How does the data below read from its first line through the line containing "start_gap = 0.01; // [0.005:0.005:0.05]"? Print those lines exactly.

====

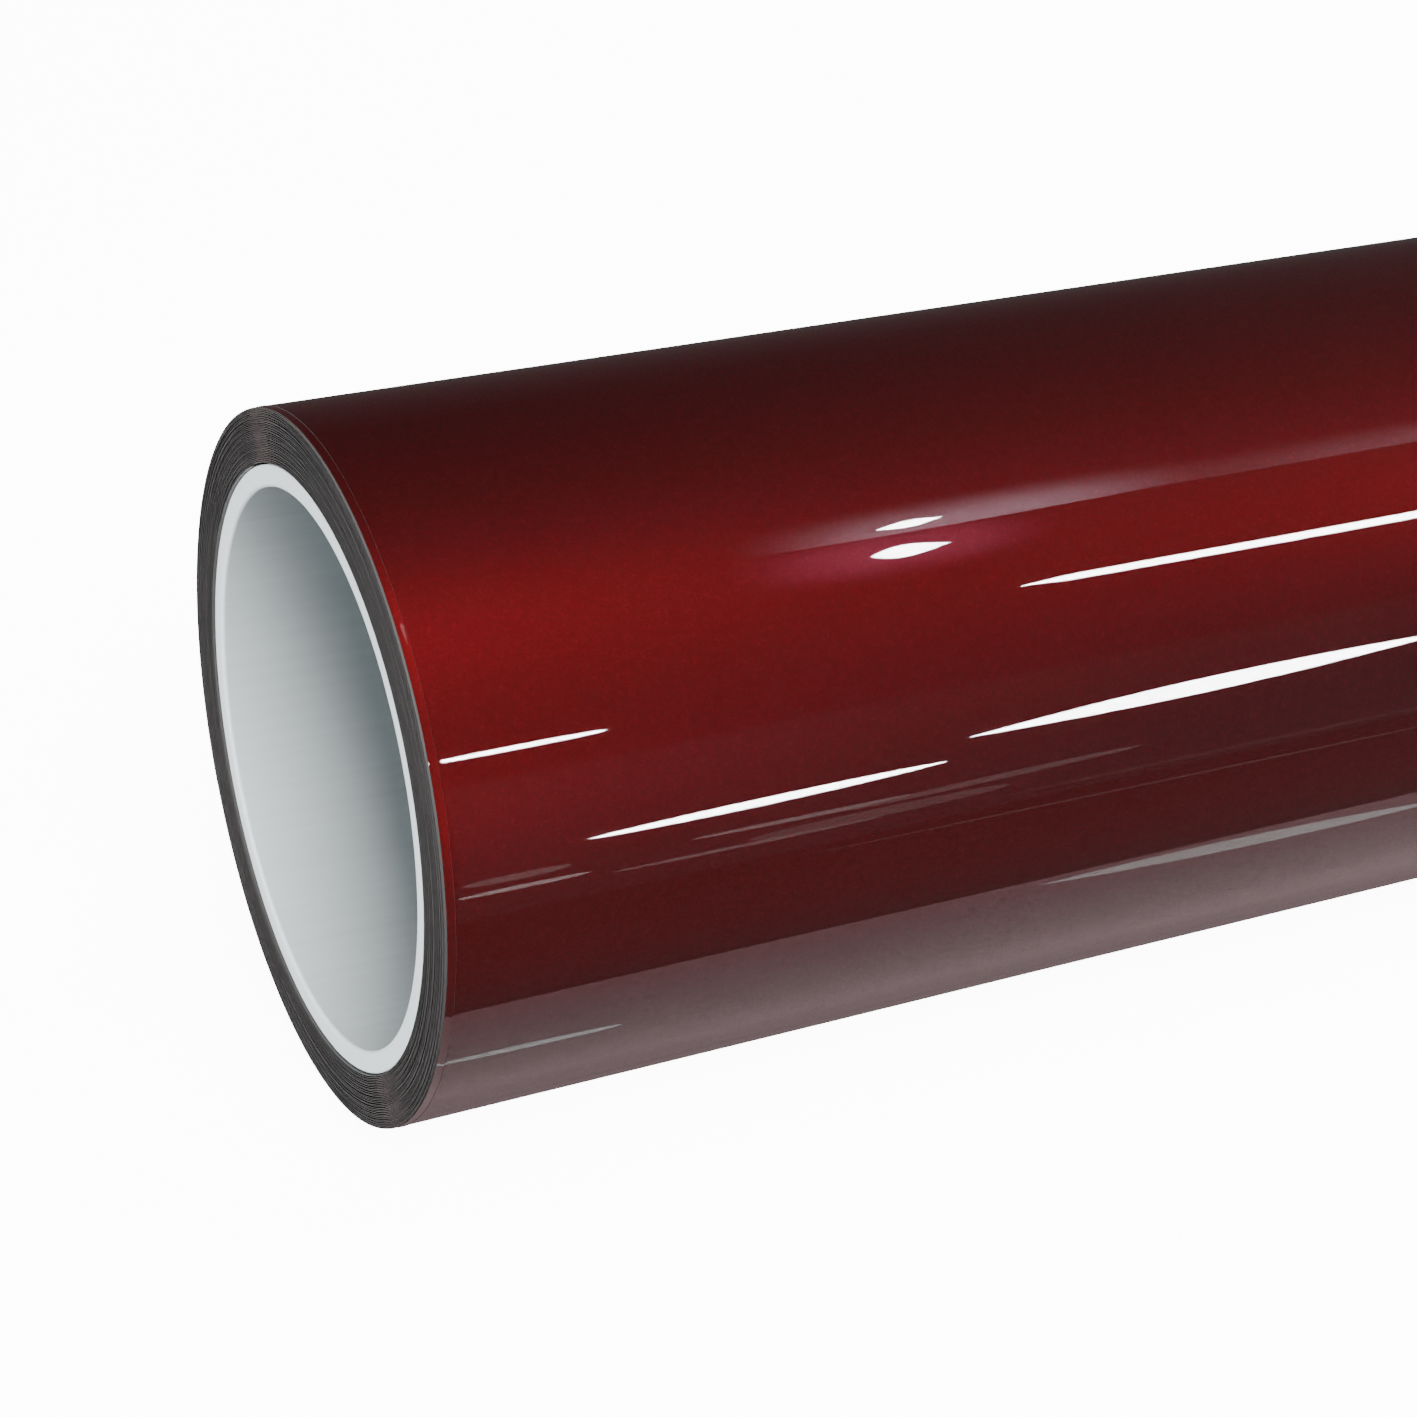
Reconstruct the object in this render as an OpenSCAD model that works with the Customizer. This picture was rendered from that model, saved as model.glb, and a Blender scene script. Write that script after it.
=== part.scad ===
// Roll of sign vinyl on a three-inch core, with its loose tail and two closing tabs.
// Millimetres, +Z up. The roll lies along X and the origin is the centre of the core's bore.
// Angles round the roll start at the front (-Y) and rise over the top (90) to the back (180).

/* [Core] */
// Radius of the core's bore, a three-inch core
core_bore_r = 38.1; // [19.05:0.05:76.2]
// Wall thickness of the core
core_wall = 3.05; // [2:0.05:12]
// Length of the core
core_len = 609.4; // [300:0.2:1600]
// Rounding of the bore's two edges
mouth_r = 0.6; // [0.2:0.1:1.2]
// Rounding of the core's two outside edges
rim_r = 0.25; // [0.1:0.05:0.6]

/* [Start tape] */
// Length of the double-sided tape along the core
start_tape_len = 120; // [40:5:150]
// Width of the tape round the core
start_tape_w = 25; // [10:1:50]
// Thickness of the tape
start_tape_t = 0.06; // [0.03:0.01:0.2]
// Clearance under and over the tape
start_gap = 0.01; // [0.005:0.005:0.05]

/* [Web] */
// Turns of the web round the core
web_turns = 32.25; // [4:0.25:60]
// Width of the release liner
liner_w = 610; // [300:1:1600]
// Width of the vinyl film, a little less than its liner
film_w = 609.4; // [300:0.2:1600]
// Width of the clear cap sheet over the film
cap_w = 607.2; // [300:0.2:1600]
// Thickness of the release liner
liner_t = 0.075; // [0.06:0.005:0.2]
// Thickness of the vinyl film with its adhesive
film_t = 0.08; // [0.06:0.005:0.2]
// Thickness of the clear cap sheet
cap_t = 0.06; // [0.06:0.005:0.1]
// Clearance between one layer and the next
layer_gap = 0.005; // [0.002:0.001:0.02]

/* [Tail] */
// Angle at which the free edge lies
edge_angle = 205; // [190:1:230]
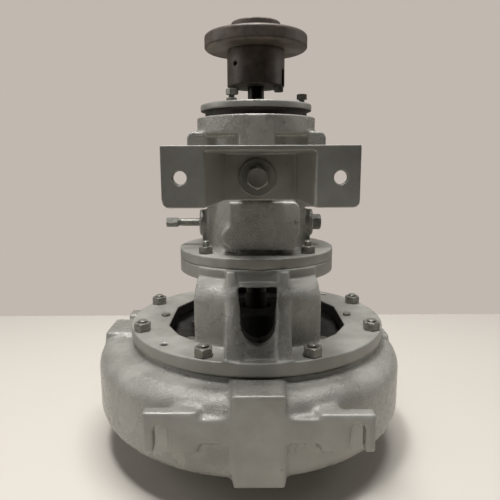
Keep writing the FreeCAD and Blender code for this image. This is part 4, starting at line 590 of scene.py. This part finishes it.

====

__Worked answer__:
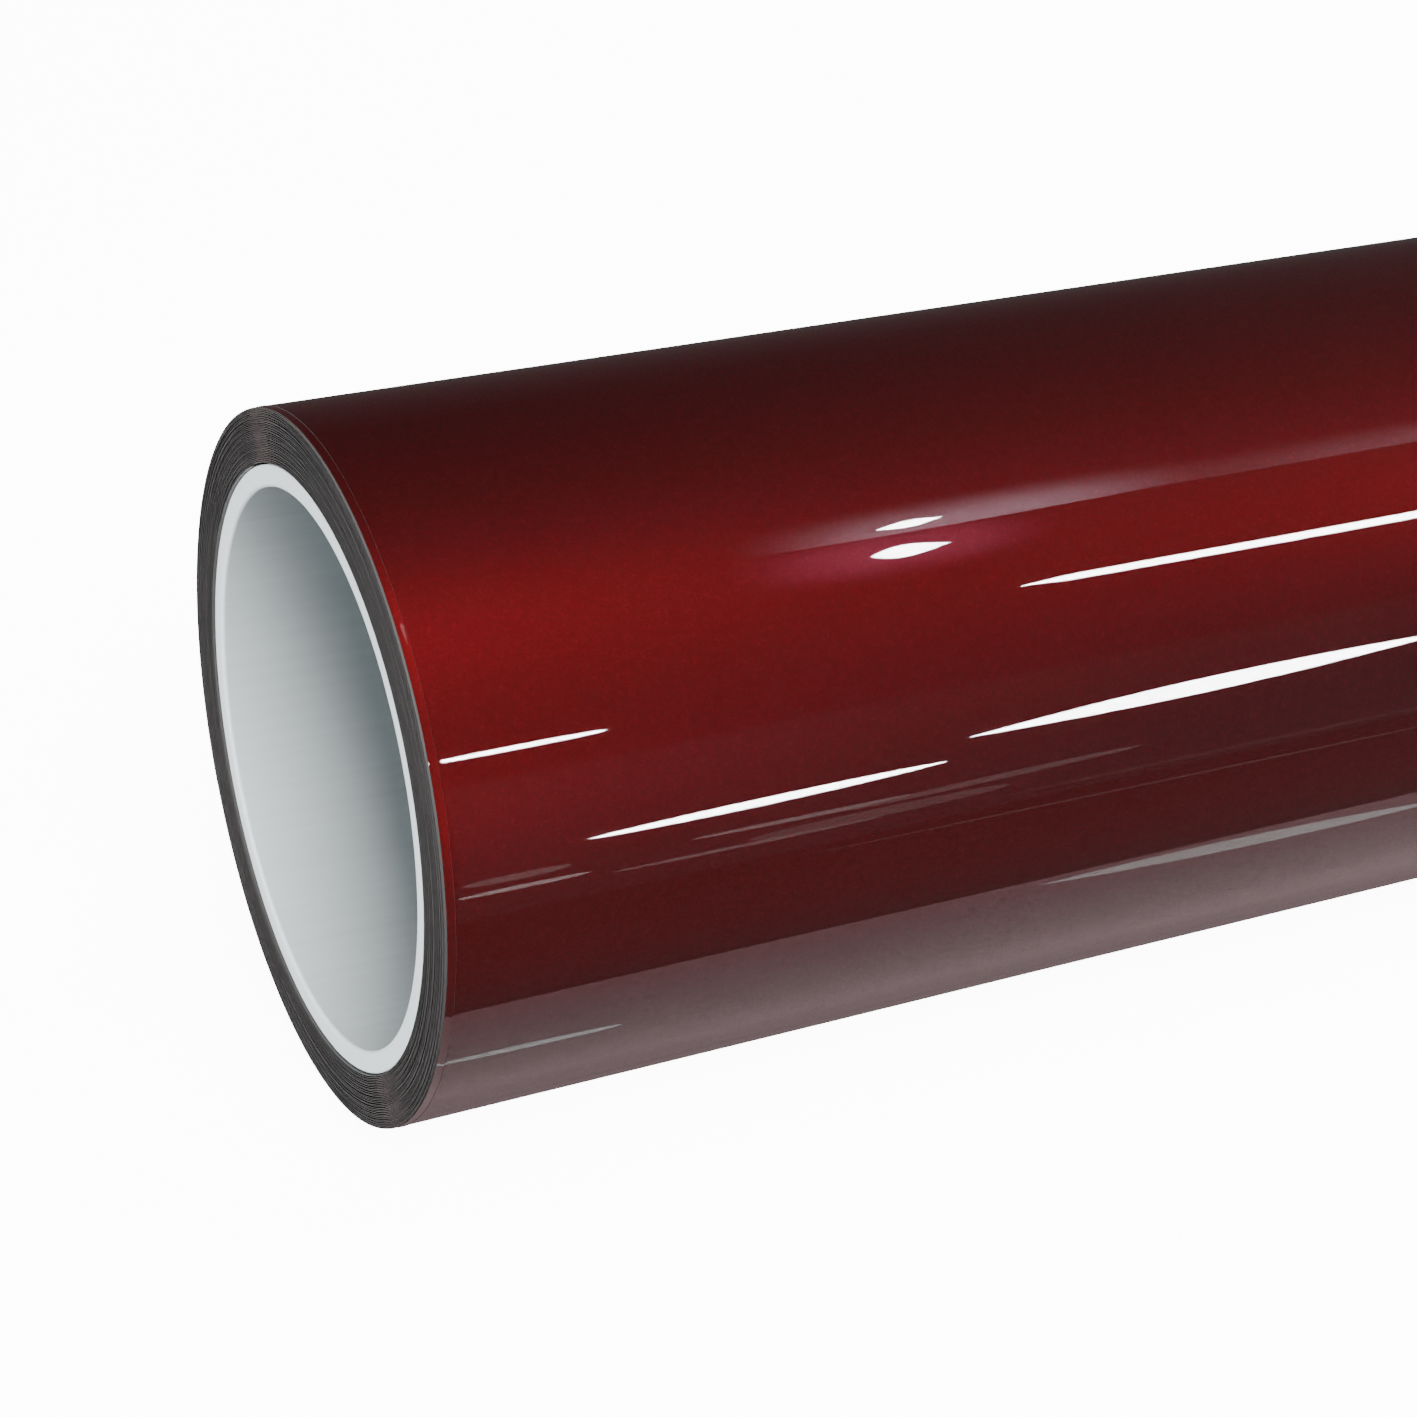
Reconstruct the object in this render as an OpenSCAD model that works with the Customizer. This picture was rendered from that model, saved as model.glb, and a Blender scene script. Write that script after it.
=== part.scad ===
// Roll of sign vinyl on a three-inch core, with its loose tail and two closing tabs.
// Millimetres, +Z up. The roll lies along X and the origin is the centre of the core's bore.
// Angles round the roll start at the front (-Y) and rise over the top (90) to the back (180).

/* [Core] */
// Radius of the core's bore, a three-inch core
core_bore_r = 38.1; // [19.05:0.05:76.2]
// Wall thickness of the core
core_wall = 3.05; // [2:0.05:12]
// Length of the core
core_len = 609.4; // [300:0.2:1600]
// Rounding of the bore's two edges
mouth_r = 0.6; // [0.2:0.1:1.2]
// Rounding of the core's two outside edges
rim_r = 0.25; // [0.1:0.05:0.6]

/* [Start tape] */
// Length of the double-sided tape along the core
start_tape_len = 120; // [40:5:150]
// Width of the tape round the core
start_tape_w = 25; // [10:1:50]
// Thickness of the tape
start_tape_t = 0.06; // [0.03:0.01:0.2]
// Clearance under and over the tape
start_gap = 0.01; // [0.005:0.005:0.05]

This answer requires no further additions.